Lindsay Powell’s victory in Tuesday’s special election allowed Pennsylvania Democrats to retain their razor-thin 102-101 majority in the state’s House of Representatives.
While the election was decided by voters in Pittsburgh, its impact will be felt far beyond the boundaries of Allegheny County.
Ryan Unger, president and CEO of the Harrisburg Regional Chamber and CREDC, said there are pieces of legislation the chamber is hoping to see move forward here at the end of the year.
“One is the Clean Slate Expansion (House Bill 689) which is with the senate now so that’s a good sign,” he said. “That’s one I think we feel could move before the end of the year. It probably won’t be impacted by that (Pittsburgh) election but it’s one we’re keeping our eye on.
“The other big ones are corporate net income tax (Senate Bill 345) and net operating loss carryforward (Senate Bill 346), got somewhat wrapped up potentially in the budget. We’re hopeful with this election we’ll see movement potentially on some of those code bills and an opportunity to make some changes there. Most likely it will be in the fall for either one of those but there is hope that with strong revenues and with kind of a unique opportunity here we can get some movement before the end of the year.”
Unger noted that there’s also a bill on transparency in permitting (Senate Bill 350), which he said makes sense in many ways.
“You can see where your DoorDash is, but you don’t know where your permitting is,” said Unger. “So why don’t we bring that same philosophy to people’s work? It passed with bipartisan support in the senate and it’s now in the House State Government Committee. I’m not sure this election changes that but at least there’s more likelihood bills will move, now that (the special election) has been resolved.
“Those are the kind of big-ticket things we’re looking at right now. Certainly, the budget is the biggest. The budget could potentially have a resolution around some of those bigger issues because we’re going to start talking about the next budget in 2024.”
Unger said that while the Harrisburg Chamber hasn’t seen anything directly impact its work, any attention that is still being consumed by conversation about the budget impacts issues the chamber is focusing on.
“There’s only so much oxygen in the room, right? I think we’re hopeful there could be some bipartisan agreement,” he said. “In reality, when you look at the grand scope of the amount of money the state spends and where the disagreements are, it’s relatively small, and we hope we can resolve those and move forward with these issues that are critically important to the business community.”

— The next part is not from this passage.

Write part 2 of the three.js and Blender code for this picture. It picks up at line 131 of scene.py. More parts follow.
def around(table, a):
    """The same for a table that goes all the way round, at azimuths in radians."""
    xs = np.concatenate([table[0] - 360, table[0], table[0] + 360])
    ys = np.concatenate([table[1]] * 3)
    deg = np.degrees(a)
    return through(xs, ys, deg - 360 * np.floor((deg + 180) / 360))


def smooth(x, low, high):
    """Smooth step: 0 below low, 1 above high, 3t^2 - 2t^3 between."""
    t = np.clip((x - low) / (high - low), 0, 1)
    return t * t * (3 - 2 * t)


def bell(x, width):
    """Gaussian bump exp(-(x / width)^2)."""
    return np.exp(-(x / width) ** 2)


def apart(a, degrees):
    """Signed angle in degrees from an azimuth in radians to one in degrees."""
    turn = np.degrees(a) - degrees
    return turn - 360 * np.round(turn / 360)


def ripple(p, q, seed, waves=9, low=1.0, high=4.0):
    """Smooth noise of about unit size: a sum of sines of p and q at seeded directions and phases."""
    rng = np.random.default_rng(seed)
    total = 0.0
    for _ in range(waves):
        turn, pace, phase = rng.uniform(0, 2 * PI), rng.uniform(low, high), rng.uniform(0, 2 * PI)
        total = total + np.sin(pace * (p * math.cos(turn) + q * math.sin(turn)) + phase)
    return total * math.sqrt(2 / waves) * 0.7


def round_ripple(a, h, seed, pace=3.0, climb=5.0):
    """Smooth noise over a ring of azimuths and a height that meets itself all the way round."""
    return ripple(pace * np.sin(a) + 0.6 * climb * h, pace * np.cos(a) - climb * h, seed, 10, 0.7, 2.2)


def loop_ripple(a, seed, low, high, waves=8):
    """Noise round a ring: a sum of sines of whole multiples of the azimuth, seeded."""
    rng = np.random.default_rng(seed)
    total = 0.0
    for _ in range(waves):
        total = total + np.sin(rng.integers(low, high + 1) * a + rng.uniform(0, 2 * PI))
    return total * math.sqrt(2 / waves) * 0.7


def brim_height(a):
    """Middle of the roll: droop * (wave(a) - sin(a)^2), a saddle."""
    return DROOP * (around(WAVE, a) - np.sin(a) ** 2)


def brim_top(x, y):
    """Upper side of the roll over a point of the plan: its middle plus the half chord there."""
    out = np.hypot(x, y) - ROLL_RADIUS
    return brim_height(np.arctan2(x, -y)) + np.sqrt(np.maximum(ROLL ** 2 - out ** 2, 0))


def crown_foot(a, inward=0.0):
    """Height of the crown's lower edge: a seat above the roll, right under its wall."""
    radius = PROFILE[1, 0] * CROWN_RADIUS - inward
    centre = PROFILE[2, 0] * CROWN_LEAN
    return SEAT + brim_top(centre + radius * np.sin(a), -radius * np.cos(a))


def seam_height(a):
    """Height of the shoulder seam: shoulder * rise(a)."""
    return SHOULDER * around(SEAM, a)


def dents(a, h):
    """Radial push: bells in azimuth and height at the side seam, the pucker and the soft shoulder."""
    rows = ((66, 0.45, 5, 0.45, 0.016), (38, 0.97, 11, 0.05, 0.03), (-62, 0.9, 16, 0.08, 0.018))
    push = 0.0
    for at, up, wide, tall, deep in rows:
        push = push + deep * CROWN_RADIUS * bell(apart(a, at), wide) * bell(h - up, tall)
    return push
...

Tony Iannelli, president and CEO of the Greater Lehigh Valley Chamber of Commerce, noted that in many communities in the Lehigh Valley, there’s a narrow edge for either Republicans or Democrats, and that the chamber takes those differences in stride.

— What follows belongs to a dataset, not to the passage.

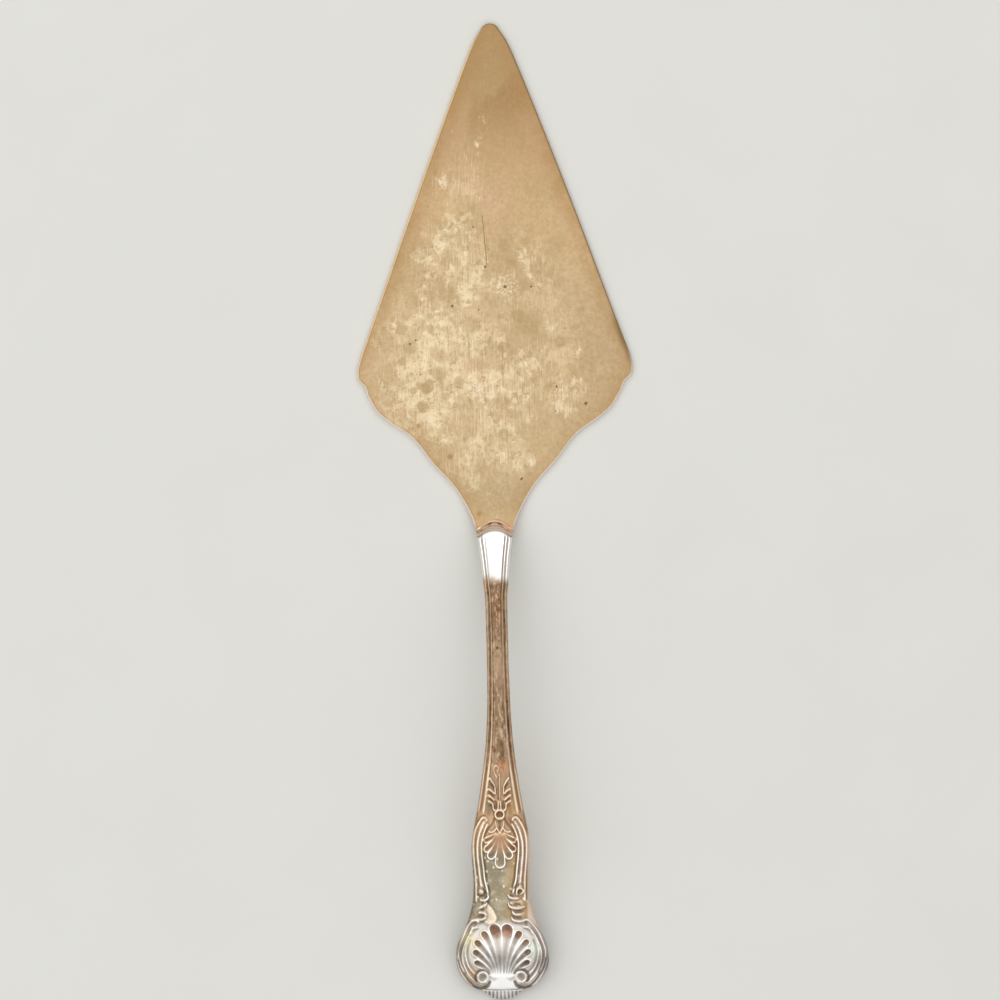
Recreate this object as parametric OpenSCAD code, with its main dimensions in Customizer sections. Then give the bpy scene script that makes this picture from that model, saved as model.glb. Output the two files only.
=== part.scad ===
// Silver-plated cake server: a flat pointed blade whose narrow tang is set in a hollow handle.
// The handle is two die-struck half shells, soldered edge to edge and filled, and its lower
// half carries a palmette, side scrolls and a scallop shell in low relief.
// The tip points along +Y, the blade's face is up, and the blade and the foot of the handle
// both touch the table at z = 0. Lengths are in millimetres.

/* [Overall] */
// Length of the blade, from its tip to the crown of the arch where the handle begins
blade_len = 134.8; // [115:0.1:155]
// Length of the handle, from its foot to the crown of the arch
handle_len = 127.2; // [112:0.1:145]

/* [Blade] */
// Width across the two corners
blade_w = 74; // [60:0.5:86]
// Thickness of the sheet
blade_t = 1.3; // [1:0.05:1.5]
// Radius of the rounded tip
tip_r = 2.6; // [1.5:0.1:4]
// Depth of the rounded step behind each corner
corner_step = 2.4; // [1.6:0.1:3.2]
// Length of the tang that runs on inside the handle
tang_len = 36; // [20:1:50]
// Width of the tang where it enters the handle
tang_root_w = 6.2; // [5:0.1:6.6]
// Width of the tang at its end
tang_end_w = 2.4; // [1.8:0.1:2.8]

/* [Handle outline] */
// Width across the scallop shell
shell_w = 25; // [22:0.2:28]
// Width of the waist above the shell
waist_w = 15; // [13.5:0.1:16.5]
// Width across the palmette
palmette_w = 15.8; // [14.5:0.1:17]
// Width of the stem where it is thinnest
stem_w = 5.8; // [5.4:0.1:6.6]
// Width of the handle's mouth, where it takes the blade
mouth_w = 9.7; // [9:0.1:10.8]
// Width of the ribbed foot
foot_w = 10.2; // [8.5:0.1:12]
// How far the crown of the arch stands ahead of the mouth's corners
arch_rise = 2.2; // [1:0.1:3]

/* [Handle section] */
// Height of the front shell's crown above the seam
front_h = 2.3; // [2.1:0.05:2.8]
// Depth of the back shell's crown below the seam
back_h = 1.9; // [1.85:0.05:2.4]
// Height of the plain side wall between the seam and the ornament
edge_h = 0.8; // [0.5:0.05:1.1]
// Thickness of the metal of each shell
wall = 0.5; // [0.35:0.05:0.6]
// Thickness of the solder line in the seam
seam_t = 0.12; // [0.06:0.02:0.2]
// How far the solder at the mouth reaches into the handle
solder_len = 6; // [3:0.5:8]

/* [Handle curve] */
// Angle at which the neck climbs from the blade
neck_angle = 28; // [22:1:32]
// Angle at which the lower handle comes down to the table
tail_angle = 17; // [14:1:19]
// Radius of the bend from the flat blade into the neck
crank_r = 24; // [18:0.5:30]
// How far ahead of the arch the bend begins
crank_lead = 10; // [8:0.5:12]

/* [Relief] */
// Height of the two threads along each edge
thread_h = 0.3; // [0.1:0.05:0.4]
// Distance from the edge to the middle of the outer thread
thread_1 = 0.5; // [0.45:0.01:0.55]
// Distance from the edge to the middle of the inner thread
thread_2 = 1.26; // [1.2:0.01:1.3]
// Depth of the flutes in the shell and the palmettes
flute_d = 0.35; // [0.1:0.05:0.4]
// Lift of the shell and the palmettes above the panel
motif_h = 0.3; // [0.1:0.05:0.4]

/* [Hidden] */

// Gap between pieces that lie against each other
clear = 0.05;
// Length by which a cutting shape runs past what it cuts
overrun = 4;
total_len = blade_len + handle_len;
tip_y = total_len / 2;
foot_y = -total_len / 2;

// Places along the handle are given as a distance from its foot, and these turn them into Y
function along(u) = foot_y + u;
mouth_u = handle_len - arch_rise;

// A smooth curve through the rows of a table of [place, value] that never overshoots them
function slope_in(t, i) = (t[i + 1][1] - t[i][1]) / (t[i + 1][0] - t[i][0]);
function slope_at(t, i) =
    i == 0 ? slope_in(t, 0)
    : i == len(t) - 1 ? slope_in(t, i - 1)
    : let (a = slope_in(t, i - 1), b = slope_in(t, i)) a * b <= 0 ? 0 : 2 * a * b / (a + b);
function row_below(t, x, i = 0) = i >= len(t) - 2 || x < t[i + 1][0] ? i : row_below(t, x, i + 1);
function smooth(t, x) =
    x <= t[0][0] ? t[0][1]
    : x >= t[len(t) - 1][0] ? t[len(t) - 1][1]
    : let (
        i = row_below(t, x),
        gap = t[i + 1][0] - t[i][0],
        s = (x - t[i][0]) / gap,
        q = 1 - s
    ) t[i][1] * q * q * (1 + 2 * s) + t[i + 1][1] * s * s * (3 - 2 * s)
        + gap * s * q * (slope_at(t, i) * q - slope_at(t, i + 1) * s);

// Where the ribbed foot meets the shell, as a share of the handle's length
notch_share = 0.0175;
// Half width of the handle from foot to mouth. The first column is a share of the handle's length.
side_rows = [
    [0, 0.25 * foot_w / 2],
    [0.002, 0.42 * foot_w / 2],
    [0.005, 0.58 * foot_w / 2],
    [0.009, 0.73 * foot_w / 2],
    [0.0135, 0.88 * foot_w / 2],
    [notch_share, foot_w / 2],
    [0.0205, 0.495 * shell_w / 2],
    [0.024, 0.585 * shell_w / 2],
    [0.030, 0.705 * shell_w / 2],
    [0.041, 0.825 * shell_w / 2],
    [0.051, 0.9 * shell_w / 2],
    [0.062, 0.952 * shell_w / 2],
    [0.072, 0.985 * shell_w / 2],
    [0.086, shell_w / 2],
    [0.101, 0.993 * shell_w / 2],
    [0.115, 0.97 * shell_w / 2],
    [0.125, 0.93 * shell_w / 2],
    [0.146, 0.828 * shell_w / 2],
    [0.168, 1.215 * waist_w / 2],
    [0.189, 1.105 * waist_w / 2],
    [0.210, 1.032 * waist_w / 2],
    [0.245, waist_w / 2],
    [0.319, palmette_w / 2],
    [0.336, 0.985 * palmette_w / 2],
    [0.379, 0.86 * palmette_w / 2],
    [0.421, 0.735 * palmette_w / 2],
    [0.463, 0.63 * palmette_w / 2],
    [0.526, 1.35 * stem_w / 2],
    [0.579, 1.155 * stem_w / 2],
    [0.632, 1.06 * stem_w / 2],
    [0.740, stem_w / 2],
    [0.790, stem_w / 2],
    [0.843, 1.025 * stem_w / 2],
    [0.885, 0.715 * mouth_w / 2],
    [0.928, 0.815 * mouth_w / 2],
    [0.9827, mouth_w / 2],
    [1, 1.05 * mouth_w / 2],
];
function side_half(u) = smooth(side_rows, u / handle_len);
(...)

“We try to work with both sides to the best of our ability and we’ve been able to do that,” he said. “We’ve been at this game for some time, and we realize we have to work with people on both sides of the aisle and come to some kind of compromise. That’s been our approach.
“As a regional chamber that’s a combination of many geographic as well as our diversity, equity, and inclusion initiatives, I think we take all the changes in stride. Although it’s hard today, the goal is to find some kind of happy medium with legislation that we know has to have some flexibility to get to the finish line.”

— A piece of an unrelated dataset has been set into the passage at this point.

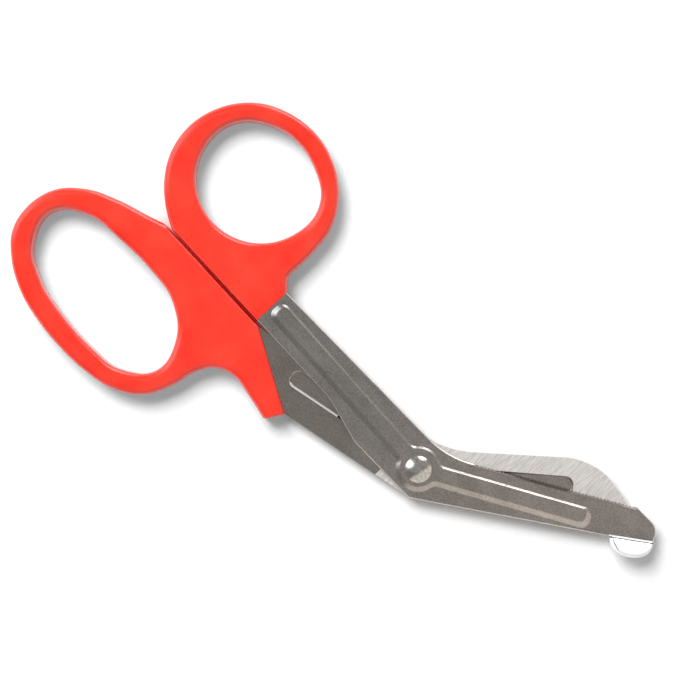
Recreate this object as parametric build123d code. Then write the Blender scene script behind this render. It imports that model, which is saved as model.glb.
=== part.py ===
from build123d import *
import os
from math import cos, hypot, radians, sin

os.makedirs("parts", exist_ok=True)

# Angled bandage scissors with moulded loop handles, lying closed and flat.
# Millimetres. The origin lies on the pivot axis, at the height that the scissors rest on.
# +X runs from the loops towards the tips, +Y towards the thumb loop, +Z up.
# The front half is the thumb handle and its toothed blade with the blunt foot.
# The back half is the finger handle, the round-nosed blade underneath, and the rivet.

# Stamped sheet of both halves
SHEET = 1.6
EMBOSS = 0.8
BLADE_GAP = 0.05
EDGE_BREAK = 0.25
SHANK_EDGE = 7.7
ELBOW_ROUND = 26.0

# Both handles
HANDLE_THICKNESS = 9.0
HANDLE_ROUND = 2.1
HANDLE_GAP = 1.0
CLOSING_GAP = 0.2
CLOSING_DROP = 3.47
CLOSING_TILT = 1.5
MOULD_GAP = 0.02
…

Alex Halper, vice president, Government Affairs Pennsylvania Chamber of Business and Industry, said state residents are fortunate that lawmakers on both sides of the aisle want to see a strong Pennsylvania economy.
“Many are passionate about supporting their local businesses,” he said. “We’re confident that lawmakers will think about the economy and jobs and their local employers when they’re considering public policy.”
Halper remarked that many of the Pennsylvania Chamber’s top priorities – improvements to Pennsylvania’s tax code, for instance – have broad bipartisan support.
“We’ve seen our top priorities get passed with unanimous support out of the Senate Finance Committee, for example,” he said. “We have a Democrat in the House who’s introduced important business tax reform legislation, permitting reform passed with bipartisan support in the senate.
“When we think about top priority issues for Pennsylvania employers, I think lawmakers on both sides of the aisle have embraced those as important steps to make Pennsylvania more competitive.”